A viewer question: I’m thirty-two and constantly feel pressured to keep up with treatments because all my friends are doing Botox and fillers. I don’t even know if I want it. I just don’t want to look older than them. How do I know if I’m doing it for me or for social pressure?

The answer is almost in the question itself. She’s already told us: she’s doing it for social pressure. That’s clear from the way she’s framed it. She doesn’t want to look older than her friends — that’s not the same as wanting something for herself. Drink lots of water. Sleep well. And if the day comes when she genuinely wants it for herself, she’ll know the difference. It feels different from the inside. Right now, her inner critic is doing the talking, and that’s worth sitting with rather than acting on. Though it’s also worth saying — for some of us, it did start in a similar place. It started with comparison and then gradually shifted into something more personal. So she should sit with it, let it unfold, and see what’s really there underneath.

On the question of men — do you disclose it, downplay it, feel judged? There’s a strange social dance around this. We’re meant to look effortless, but not admit what effort looks like.

Some of us don’t advertise it but are honest when asked. Some kept it secret from a partner who was health-conscious and wouldn’t have approved — the approach being not to lie, just not to volunteer the information unless asked. Eventually: are you secretly having Botox? Yes. And that was that. Many women have had secret facials. Many have navigated this same conversation.

Some partners are very firm — you’re not getting anything done. Others come around. Some worry not about the aesthetics but about the medical risk — about general anaesthesia, about putting yourself under when you have a family who needs you. After watching someone go through three traumatic childbirths, a partner struggling to understand why you’d voluntarily go back under a general is understandable. But you risk your life crossing the road. Getting in a car. Getting on a plane. If it’s going to happen, it’s going to happen.
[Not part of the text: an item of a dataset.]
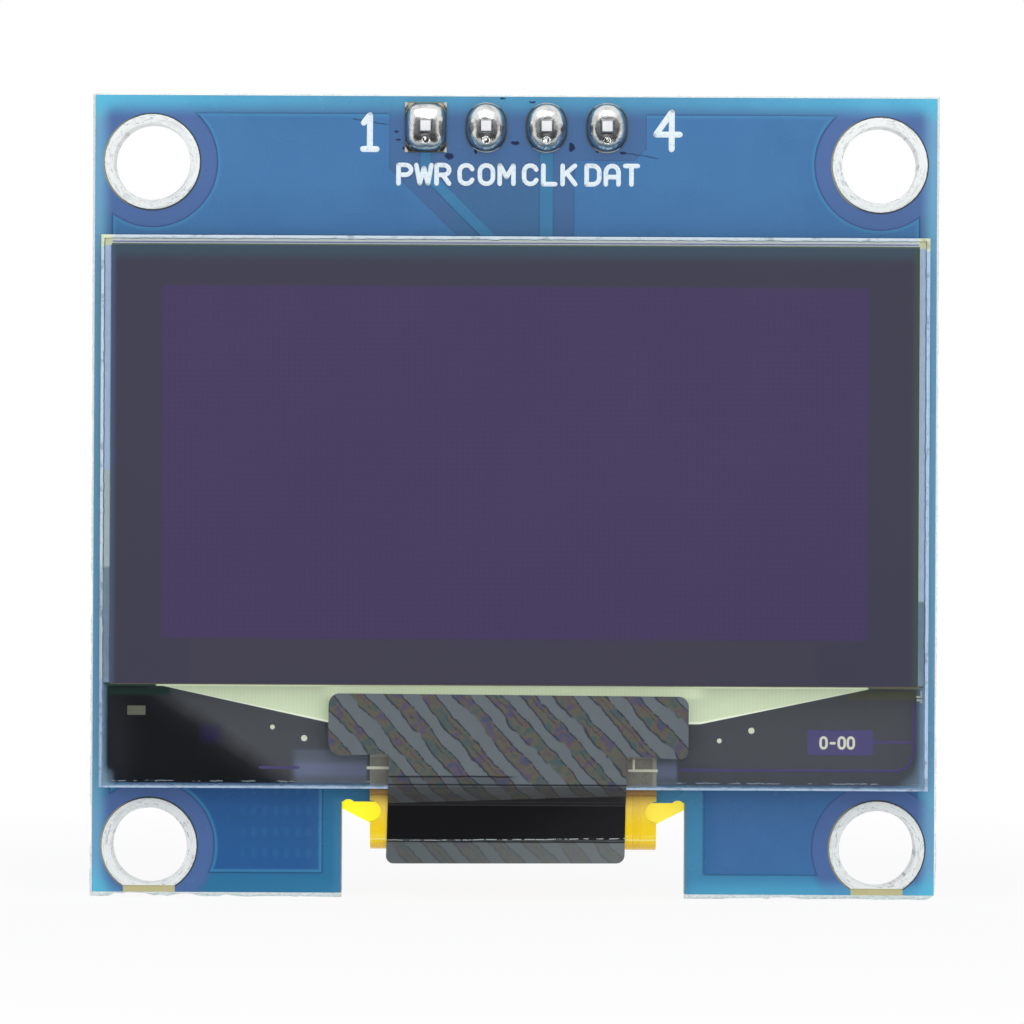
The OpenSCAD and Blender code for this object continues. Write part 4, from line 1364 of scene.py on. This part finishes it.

And there’s the eternal question that follows any woman announcing this kind of decision: what does your partner think? Every single person asks it. As if it needs approval. As if it’s not your body and your life.

Maintenance or modification? For all of us, ultimately, the honest answer is both. The line between the two shifts depending on who you ask and what they’ve had done. What matters more is why — and whether the answer to that question is really yours.